もしもテロリストが米国内に無人航空機を展開したら、見つけるのは非常に難しいだろう。無人機は塀や壁のすぐ上を飛行でき、在来のレーダーシステムでは見えない。自動車のトランクやバックパックに入れて運べるため、一般に立ち入ることができる場所なら、どこからでも飛ばすことができる。

米国政府や民間企業が無人機を使って市民生活をのぞき見ることも懸念される。米国最高裁は1986年、警察当局が自家用機を使って密かに栽培されているマリファナを見るのは「公に航行可能な空域」からなされる行為なので構わないとする判決を下した。この解釈からすると、政府は無人機を使って自由に監視できることになりそうだ。

無人航空機の入手を規制するのは非常に難しい。超小型ビデオカメラや動画処理チップ、高速無線通信システムなど、使われている主な情報技術は、安価な家庭用電化製品にごくふつうに見られるものだからだ。
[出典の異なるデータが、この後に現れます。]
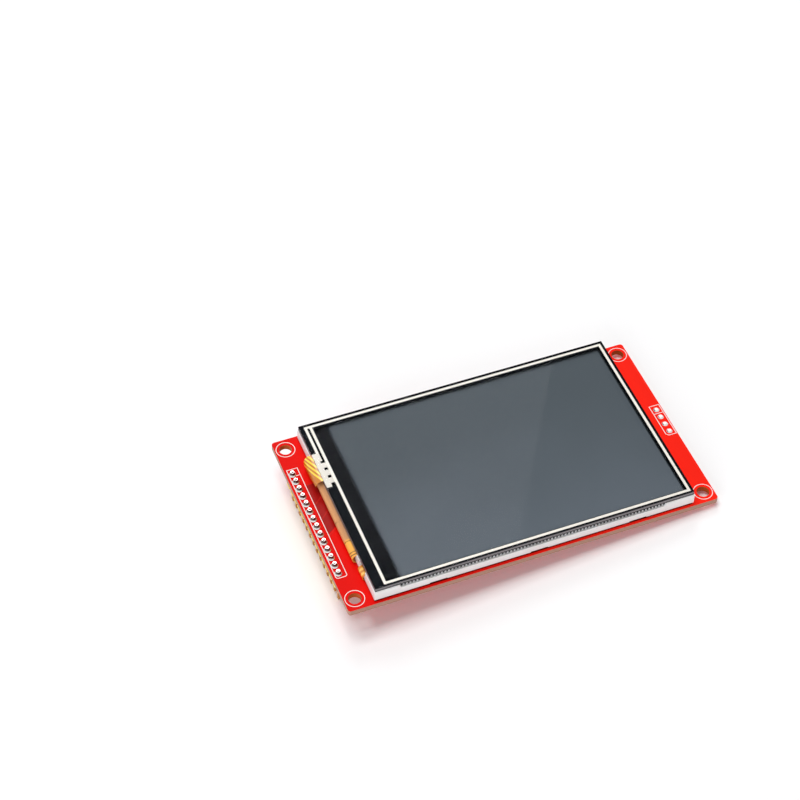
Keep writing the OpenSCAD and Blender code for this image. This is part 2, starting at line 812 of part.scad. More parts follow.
// folded sheet shell: top, three walls, a skewed corner, an opening for each
// contact, four solder tabs and a spring finger cut out of the top
module socket_shell() color("dimgray")
    socket_place() {
        difference() {
            linear_extrude(socket_height)
                socket_outline(0);
            translate([0, 0, -cut])
                linear_extrude(inner_h + cut)
                    socket_outline(sheet);
            translate([0, 0, -cut])
                linear_extrude(inner_h + cut)
                    translate([-half_w + sheet, socket_depth / 2])
                        square([socket_width - 2 * sheet, socket_depth]);
            each_card_contact()
                contact_tunnel(socket_depth / 2);
            each_switch_contact()
                contact_tunnel(socket_depth / 2);
            translate([finger_x - finger_width / 2 - finger_slot,
                finger_free - finger_mouth, inner_h - cut])
                cube([finger_width + 2 * finger_slot, finger_length + finger_mouth, 3 * cut]);
            for (s = [-1, 1])
                translate([s * half_w, socket_depth, socket_height])
                    cube([2 * entry_notch, 2 * entry_notch, 2 * entry_notch], center = true);
        }
        spring_finger();
        far = socket_depth - tab_inset - tab_width;
        for (v = [tab_inset, far])
            translate([-half_w - tab_reach, v, 0])
                cube([tab_reach + sheet, tab_width, sheet]);
        translate([half_w - sheet, far, 0])
            cube([tab_reach + sheet, tab_width, sheet]);
        translate([half_w - skew_width - sheet, tab_inset, 0])
            cube([tab_reach + sheet, tab_width, sheet]);
    }

// the finger leans into the card space and turns back at its free end
module spring_finger() {
    root = finger_free + finger_length;
    dip = finger_free + 1.6;
    along_x(finger_x - finger_width / 2, finger_x + finger_width / 2)
        polygon([[root, inner_h], [dip, inner_h - finger_lean],
            [finger_free, inner_h - finger_lean / 4],
            [finger_free, socket_height - finger_lean / 4],
            [dip, socket_height - finger_lean], [root, socket_height],
            [root + 0.5, socket_height], [root + 0.5, inner_h]]);
}

// passage for one contact through the wall, the block and the floor
module contact_tunnel(reach) {
    w = contact_width / 2 + contact_play;
    translate([-w, -cut, -cut])
        cube([2 * w, reach + cut, tunnel_h + cut]);
}

// plastic body: floor under the card, block at the lead side and side rails
module socket_body() color("darkslategray")
    socket_place()
        difference() {
            linear_extrude(inner_h)
                socket_outline(sheet);
            translate([0, 0, socket_floor])
                linear_extrude(socket_height)
                    card_outline();
            each_card_contact()
                contact_tunnel(contact_run + block_depth + 0.3);
            each_switch_contact()
                contact_tunnel(block_depth - contact_heel + contact_play);
            translate([0, socket_depth, -cut])
                linear_extrude(3 * cut + inner_h)
                    square([card_width * 0.6, 3], center = true);
            for (s = [-1, 1])
                translate([s * half_w, socket_depth, socket_height])
                    cube([2 * entry_notch, 2 * entry_notch, 2 * entry_notch], center = true);
        }

// space for the card, with its cut corner
module card_outline() {
    corner = skew_end - block_depth;
    polygon([[-card_half, block_depth], [card_half - corner, block_depth],
        [card_half, skew_end], [card_half, socket_depth + cut],
        [-card_half, socket_depth + cut]]);
}

// strip contact: foot on the board, run through the block, bowed spring end
module socket_contacts() color("gold")
    socket_place() {
        t = contact_thickness;
        rest = tunnel_h - contact_play - t;
        heel = contact_heel;
        bend = block_depth + contact_run * 0.47;
        tip = block_depth + contact_run;
        bow = tip - contact_run * 0.22;
        each_card_contact()
            along_x(-contact_width / 2, contact_width / 2)
                polygon([[-foot_length, 0], [heel, 0], [2 * heel, rest], [bend, rest],
                    [bow, rest + contact_bow], [tip, rest + contact_bow / 3],
                    [tip, rest + contact_bow / 3 + t], [bow, rest + contact_bow + t],
                    [bend, rest + t], [2 * heel - t / 2, rest + t],
                    [heel - t / 2, t], [-foot_length, t]]);
        each_switch_contact()
            along_x(-contact_width / 2, contact_width / 2)
                polygon([[-foot_length, 0], [heel, 0], [2 * heel, rest],
                    [block_depth - heel, rest], [block_depth - heel, rest + t],
                    [2 * heel - t / 2, rest + t], [heel - t / 2, t], [-foot_length, t]]);
    }

// put a small part on the back of the board, at a distance from the header row
module on_back(place) {
    under_board()
        translate([header_x + place[0], place[1], 0])
            rotate([0, 0, place[2]])
                children();
}

module chip_body(l, w, h) {
    b = l * (0.5 - end_share);
    translate([-b, 0.03 - w / 2, 0.03])
        cube([2 * b, w - 0.06, h - 0.05]);
}

module chip_caps(l, w, h) {
    e = l * end_share;
    for (s = [0, 1])
        translate([s * (l - e) - l / 2, -w / 2, 0])
            cube([e, w, h]);
}

module each_port_resistor() {
    for (i = [0:2])
        on_back([port_resistor_x - header_x + i * port_resistor_pitch, port_resistor_y, 90])
            children();
}

module resistor_bodies() color("black") {
    each_port_resistor()
        chip_body(chip_l, chip_w, resistor_h);
    for (p = cluster_resistors)
        on_back(p)
            chip_body(chip_l, chip_w, resistor_h);
}

module capacitor_bodies() color("tan") {
    for (p = cluster_capacitors)
        on_back(p)
            chip_body(chip_l, chip_w, capacitor_h);
    on_back(big_capacitor)
        chip_body(big_l, big_w, big_h);
}

module chip_ends() color("silver") {
    each_port_resistor()
        chip_caps(chip_l, chip_w, resistor_h);
    for (p = cluster_resistors)
        on_back(p)
            chip_caps(chip_l, chip_w, resistor_h);
    for (p = cluster_capacitors)
        on_back(p)
            chip_caps(chip_l, chip_w, capacitor_h);
    on_back(big_capacitor)
        chip_caps(big_l, big_w, big_h);
}

// moulded body with drafted sides above and below its leads
module transistor_bodies() color("black")
    for (p = transistors)
        on_back(p) {
            w = transistor_w / 2;
            d = transistor_draft;
            low = lead_level;
            high = lead_level + lead_thickness;
            along_x(-transistor_l / 2, transistor_l / 2)
                polygon([[d / 2 - w, transistor_stand], [w - d / 2, transistor_stand],
                    [w, low], [w, high], [w - d, transistor_h],
                    [d - w, transistor_h], [-w, high], [-w, low]]);
        }

// bent leads: two on one side of the body and one on the other
module transistor_leads() color("silver")
    for (p = transistors)
        on_back(p) {
            gull_lead(-transistor_pitch / 2, 1);
            gull_lead(transistor_pitch / 2, 1);
            gull_lead(0, -1);
        }

module gull_lead(x, side) {
    w = transistor_w / 2;
    t = lead_thickness;
    bend = lead_reach * 0.3;
    toe = w + lead_reach;
    translate([x, 0, 0])
        rotate([0, 0, side > 0 ? 0 : 180])
            along_x(-transistor_lead / 2, transistor_lead / 2)
                polygon([[w, lead_level], [w + bend - t / 2, lead_level], [w + bend, 0],
                    [toe, 0], [toe, t], [w + bend + t / 2, t],
                    [w + bend, lead_level + t], [w, lead_level + t]]);
}

circuit_board();
header_housing();
header_pins();
header_solder();
port_solder();
mounting_tape();
backlight_frame();
reflector_sheet();
light_guide();
backlight_lamps();
backlight_strip();
diffuser_sheet();
prism_sheet_lower();
prism_sheet_upper();
rear_polariser();
array_glass();
driver_chip();
filter_glass();
light_shield();
front_polariser();
display_tail();
touch_bond_ring();
touch_glass();
touch_spacer();
touch_lines();
touch_tail();
touch_film();
socket_shell();
socket_body();
socket_contacts();
resistor_bodies();
capacitor_bodies();
chip_ends();
transistor_bodies();
transistor_leads();
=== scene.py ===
"""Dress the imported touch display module: finishes, board print, studio and camera."""

import logging
import math
from dataclasses import dataclass
from enum import Enum
from functools import partial
from typing import Callable, Sequence

import bmesh
import bpy
from mathutils import Matrix, Vector


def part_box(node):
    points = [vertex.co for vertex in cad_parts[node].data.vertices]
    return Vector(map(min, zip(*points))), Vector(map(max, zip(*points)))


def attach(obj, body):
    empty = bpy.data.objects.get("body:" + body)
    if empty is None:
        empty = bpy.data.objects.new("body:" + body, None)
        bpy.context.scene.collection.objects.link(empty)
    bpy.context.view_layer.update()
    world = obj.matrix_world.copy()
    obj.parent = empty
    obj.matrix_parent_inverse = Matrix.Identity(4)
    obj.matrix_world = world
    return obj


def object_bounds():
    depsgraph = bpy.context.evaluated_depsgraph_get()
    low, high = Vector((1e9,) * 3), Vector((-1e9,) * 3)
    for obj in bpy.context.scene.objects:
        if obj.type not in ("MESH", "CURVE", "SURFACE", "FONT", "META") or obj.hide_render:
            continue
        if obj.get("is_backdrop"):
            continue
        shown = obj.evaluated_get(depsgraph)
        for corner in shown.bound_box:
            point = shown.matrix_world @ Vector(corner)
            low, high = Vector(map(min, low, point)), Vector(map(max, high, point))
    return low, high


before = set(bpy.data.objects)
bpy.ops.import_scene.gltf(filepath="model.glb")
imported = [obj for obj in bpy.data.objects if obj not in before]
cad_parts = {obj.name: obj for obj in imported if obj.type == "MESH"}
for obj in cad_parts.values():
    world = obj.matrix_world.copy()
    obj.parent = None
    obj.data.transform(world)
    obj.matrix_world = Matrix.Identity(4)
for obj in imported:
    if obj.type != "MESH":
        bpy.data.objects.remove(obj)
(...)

だからといって打つ手がないわけではない。無人航空機に自爆スイッチや秘密の追跡ソフトウエアを装備すれば、行方不明になっても破壊したり追跡したりできるだろう。国内の規制と国際的な不拡散の取り組みによって、無人機が悪人の手に渡る可能性を下げることもできると考えられる。また、機密に関わる政府機関の建物などには、低空飛行で接近してくる無人機を検知する新システムを装備し、必要なら電磁的または動力学的に交戦することも可能だろう。

しかしそうした取り組みを実行しても、いずれは、上空に無人機がいないのが当然という時代は終わるであろう。